I see a stream of tears fall from Keny’s small black eyes. She wipes them neatly with a napkin, trying not to ruin her makeup.

I go to visit the women’s shelter on the Mexican border, looking to interview women who have been raped or abducted while on their way to El Norte. The administrators who run the shelter agree to speak, but ask me not to identify the place. “As you know,” they say, “the cartels are involved in all this.” They explain that there are two principal reasons why women decide to stay in these border towns.

One is simply that they make more money than they could
make in Central America, and after a month of being forced to dance or have sex, before they fall all the way into this life of darkness, vice, and vulnerability, they start to accept their situation, realizing how much money they’re sending back to their families.

The second reason, the directors explain, is shame. The past. To have to explain where they’ve been. What they’ve done. The fear of being discovered. Flores describes a common trap: “They recruit an indigenous girl from her land, tell her that she’ll be a waitress, and then sell her as a prostitute. They tear up her papers and assure her that if she escapes, or if she doesn’t obey, they’ll contact her family and show them a picture of her sitting on a man’s lap at the bar. They tell her that her whole village will know that she’s not a waitress, but a prostitute. Now ask that girl if she’s willing to go home. Of course not.”

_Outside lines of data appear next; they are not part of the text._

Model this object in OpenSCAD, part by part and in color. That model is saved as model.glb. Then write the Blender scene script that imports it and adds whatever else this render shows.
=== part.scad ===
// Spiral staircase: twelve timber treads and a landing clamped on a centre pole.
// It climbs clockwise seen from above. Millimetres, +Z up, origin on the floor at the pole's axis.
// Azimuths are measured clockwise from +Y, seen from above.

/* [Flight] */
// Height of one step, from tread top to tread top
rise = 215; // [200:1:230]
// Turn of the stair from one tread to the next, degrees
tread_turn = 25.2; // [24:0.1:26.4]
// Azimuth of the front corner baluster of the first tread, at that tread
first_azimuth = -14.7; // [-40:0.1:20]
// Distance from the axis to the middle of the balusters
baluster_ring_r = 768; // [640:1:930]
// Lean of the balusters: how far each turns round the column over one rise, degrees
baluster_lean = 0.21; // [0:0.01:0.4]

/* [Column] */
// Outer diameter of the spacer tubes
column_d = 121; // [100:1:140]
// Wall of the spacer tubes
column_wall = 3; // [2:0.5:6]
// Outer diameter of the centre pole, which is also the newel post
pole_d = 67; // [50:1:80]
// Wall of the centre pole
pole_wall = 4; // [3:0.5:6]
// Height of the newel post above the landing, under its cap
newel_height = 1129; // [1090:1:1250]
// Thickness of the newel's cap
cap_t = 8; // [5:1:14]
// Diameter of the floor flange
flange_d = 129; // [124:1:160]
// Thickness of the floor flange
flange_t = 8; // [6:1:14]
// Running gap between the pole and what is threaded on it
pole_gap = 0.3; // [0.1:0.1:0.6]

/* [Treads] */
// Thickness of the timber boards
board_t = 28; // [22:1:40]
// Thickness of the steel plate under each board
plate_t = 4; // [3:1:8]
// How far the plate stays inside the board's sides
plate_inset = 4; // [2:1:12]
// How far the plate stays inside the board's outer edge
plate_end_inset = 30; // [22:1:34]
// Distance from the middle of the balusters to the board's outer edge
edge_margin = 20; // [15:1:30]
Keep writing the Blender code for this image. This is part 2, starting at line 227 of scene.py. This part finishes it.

“Have you also come across girls who’ve been kidnapped and forced into prostitution?”

“They’ve mostly been coming voluntarily. I’ve heard stories of girls that have been sold, but once they see where they’ll be working, they decide to stay put. They tell me they like the money.”

But here we’re confronted again by the tricks of trafficking. The subtle wording that makes trafficking not sound exactly like trafficking; the suggestion that it’s the girls’ decision if they want to stay. Blackmail camouflaged as proposals. In the end, it seems it’s nobody’s fault. Things are as they are. How they’ve always been. The girls themselves are used to suffering: they “choose” to suffer, they “choose” to be treated like market goods.